Her portfolio grew to include shares in businesses that ranged from dairies and laundries to Wells Fargo Bank. She owned restaurants and boardinghouses, which locals whispered were actually brothels. In the 1890 census, she stated that she was a “capitalist” by profession.
“One of the reasons that she’s not known to students of U.S. history and Americans is because a lot of the activities that she was involved in were either controversial or secret,” Hudson said. “Her legacy is not the pure, selfless freedom fighter or heroine as how Harriet Tubman is described. Pleasant does not fit that mold.”

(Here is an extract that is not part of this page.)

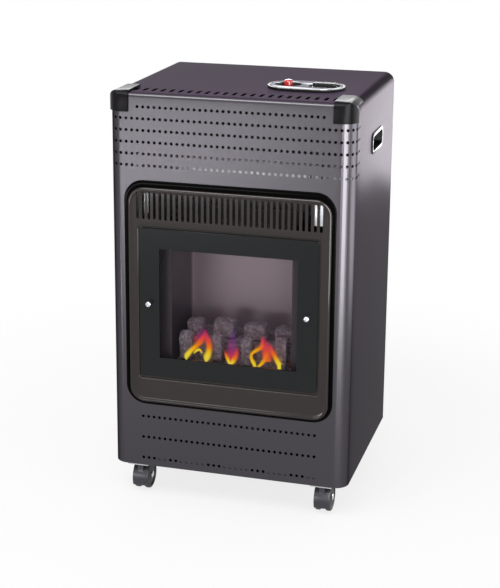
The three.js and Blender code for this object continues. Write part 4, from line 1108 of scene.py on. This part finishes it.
FLAME_Y = 31
FLAMES = {
    "left": (
        (1.2, ((-66, 284, 8, 0.35, 0), (-63, 294, 11, 0.25, 0.55), (-58, 306, 9, 0.12, 0.45),
            (-55, 322, 4, 0, 0))),
        (0, ((-85, 255, 2, 1, 0.8), (-84.5, 262, 6, 1, 1), (-77, 272, 5.5, 0.92, 1),
            (-66, 283, 6, 0.72, 1), (-57, 294, 7, 0.5, 1), (-51, 306, 5, 0.3, 0.8),
            (-50, 316, 2, 0.15, 0))),
        (-0.6, ((-49, 255, 3, 1, 0.8), (-47.5, 263, 8, 1, 1), (-44, 273, 7, 0.9, 1),
            (-43, 284, 7, 0.65, 1), (-46, 297, 7, 0.4, 0.95), (-50, 308, 4, 0.22, 0.7),
            (-51, 318, 1, 0.1, 0))),
        (-1.2, ((-71, 268, 1.5, 1, 0.6), (-66, 274, 3, 0.98, 1), (-60, 276, 3, 0.95, 1),
            (-56, 270, 2.5, 1, 0.6))),
    ),
    "middle": (
        (1.2, ((-4, 260, 5, 0.4, 0.9), (-3, 275, 10, 0.2, 0.85), (-2, 290, 10, 0.08, 0.65),
            (0, 306, 8, 0.02, 0.4), (0, 326, 5, 0, 0))),
        (0, ((-5, 252, 2, 1, 0.9), (-8, 260, 4, 0.95, 1), (-12, 270, 4, 0.66, 1),
            (-15, 281, 2, 0.4, 0))),
        (-0.6, ((-5, 252, 2, 1, 0.9), (-1, 259, 5, 0.95, 1), (4, 268, 6, 0.62, 1),
            (7, 279, 4.5, 0.35, 0.85), (8, 290, 2, 0.2, 0))),
    ),
    "right": (
        (1.2, ((62, 266, 9, 0.6, 0.9), (60, 282, 11, 0.45, 1), (57, 298, 8, 0.28, 0.8),
            (54, 314, 3, 0.15, 0))),
        (0, ((41, 252, 2.5, 1, 0.9), (37.5, 261, 5, 0.95, 1), (33, 270, 4, 0.84, 1),
            (34, 278, 3.5, 0.8, 1), (42, 285, 4.5, 0.8, 1), (51, 292, 5.5, 0.62, 1),
            (53, 303, 4.5, 0.4, 0.9), (52, 314, 1.5, 0.2, 0))),
        (-0.6, ((44, 254, 2, 0.95, 0.7), (51, 261, 4, 0.85, 1), (57, 270, 5, 0.72, 1),
            (60, 281, 6, 0.55, 1), (58, 292, 4, 0.4, 0))),
        (-1.2, ((82, 253, 3, 1, 0.9), (84, 262, 6.5, 1, 1), (79, 271, 6, 0.88, 1),
            (74, 280, 6, 0.66, 1), (68, 291, 5.5, 0.42, 0.9), (63, 304, 2, 0.22, 0))),
    ),
}


def flames():
    """Flames in the three gaps between the front coals."""
    for name, strokes in FLAMES.items():
        flame_piece(f"flame_{name}", strokes)


# ---- controls
def control_panel():
    """The bezel with its tub and wells, the silver plate in it, and the two controls."""
    button_x = CONTROL_X - WELL_SPREAD
    knob_x = CONTROL_X + WELL_SPREAD
    wells = (
        (button_x, circle(button_x, CONTROL_Y, BUTTON_WELL / 2), TOP - BUTTON_WELL_DEPTH, 7.8),
        (knob_x, circle(knob_x, CONTROL_Y, KNOB_WELL / 2), TOP - KNOB_WELL_DEPTH, 5),
    )
    bezel = prism("control_bezel_dressed", control_outline(0), "z", TOP + CLEARANCE, BEZEL_TOP)
    tub = prism("tub", control_outline(BEZEL_RIM + 0.6), "z", TUB_FLOOR, TOP + 1)
    combine(bezel, tub, operation="UNION")
    cuts = [prism("seat", control_outline(BEZEL_RIM), "z", BEZEL_TOP - 1.2, BEZEL_TOP + 1)]
    for _, outline, floor, _ in wells:
        cuts.append(prism("well", outline, "z", floor, ABOVE))
    for x, _, _, bore in wells:
        cuts.append(prism("hole", circle(x, CONTROL_Y, bore, 24), "z", TUB_FLOOR - 1, ABOVE))
    combine(bezel, *cuts)
    softened(bezel, 0.5, 2)
    finish(bezel, SATIN_BLACK, "cabinet", ["control_bezel"])
    low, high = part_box("control_plate")
    outline = control_outline(BEZEL_RIM + CLEARANCE)
    plate = prism("control_plate_dressed", outline, "z", low.z / MM, high.z / MM)
    combine(plate, *[prism("well", outline, "z", TOP, ABOVE) for _, outline, _, _ in wells])
    softened(plate, 0.4, 2)
    finish(plate, SILVER, "cabinet", ["control_plate"])
    button(button_x)
    knob(knob_x)


def button(x):
    low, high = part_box("ignition_button")
    radius = BUTTON_DIAMETER / 2
    top = high.z / MM
    profile = [
        (0, low.z / MM),
        (SPINDLE_RADIUS, low.z / MM),
        (SPINDLE_RADIUS, TUB_FLOOR + 6),
        (radius, TUB_FLOOR + 6),
        (radius, top - 4),
        (radius * 0.97, top - 2.8),
        (radius * 0.86, top - 1.6),
        (radius * 0.62, top - 0.6),
        (radius * 0.3, top - 0.1),
        (0, top),
    ]
    piece = lathe("ignition_button_dressed", profile, "z", (x, CONTROL_Y, 0), 40)
    finish(piece, RED, "ignition_button", ["ignition_button"], 40)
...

The rest of Pleasant’s life was a zigzag of fortune and power, infamy and blame. She formed a decades-long business partnership, possibly romantic, with a white man named Thomas Bell. After his death, it turned out that much of Pleasant’s portfolio, including the mansion she designed and had built, were held in Bell’s name. Historians believe that the pair used his name in many of the business dealings to facilitate what surely would have been more difficult for a woman, and especially for a black woman. Bell’s widow sued Pleasant and won control of the Bell estate. In an instant, Pleasant’s fortune was diminished.
She died in 1904. By the end of her life, she had become a famous figure in San Francisco. The local newspapers referred to her as Mammy Pleasant — a name she abhorred. She told The San Francisco Call: “I don’t like to be called mammy by everybody. Put that down. I am not mammy to everybody in California. I got a letter from a minister in Sacramento. It was addressed to Mammy Pleasant. I wrote back to him on his own paper that my name was Mrs. Mary E. Pleasant. I wouldn’t waste any of my paper on him.”
In San Francisco, there is a Mary Ellen Pleasant Day, and a Mary Ellen Pleasant Park where she is praised as the Mother of Civil Rights in California. She was the inspiration for Michelle Cliff’s novel “Free Enterprise,” and tours of the city often refer to the corner of Octavia and Bush Streets, where her mansion once stood.
Sixty years after her death, her gravestone was amended with a line that she had asked for on her deathbed: “A Friend of John Brown.” As Pleasant herself once put it, “I’d rather be a corpse than a coward.”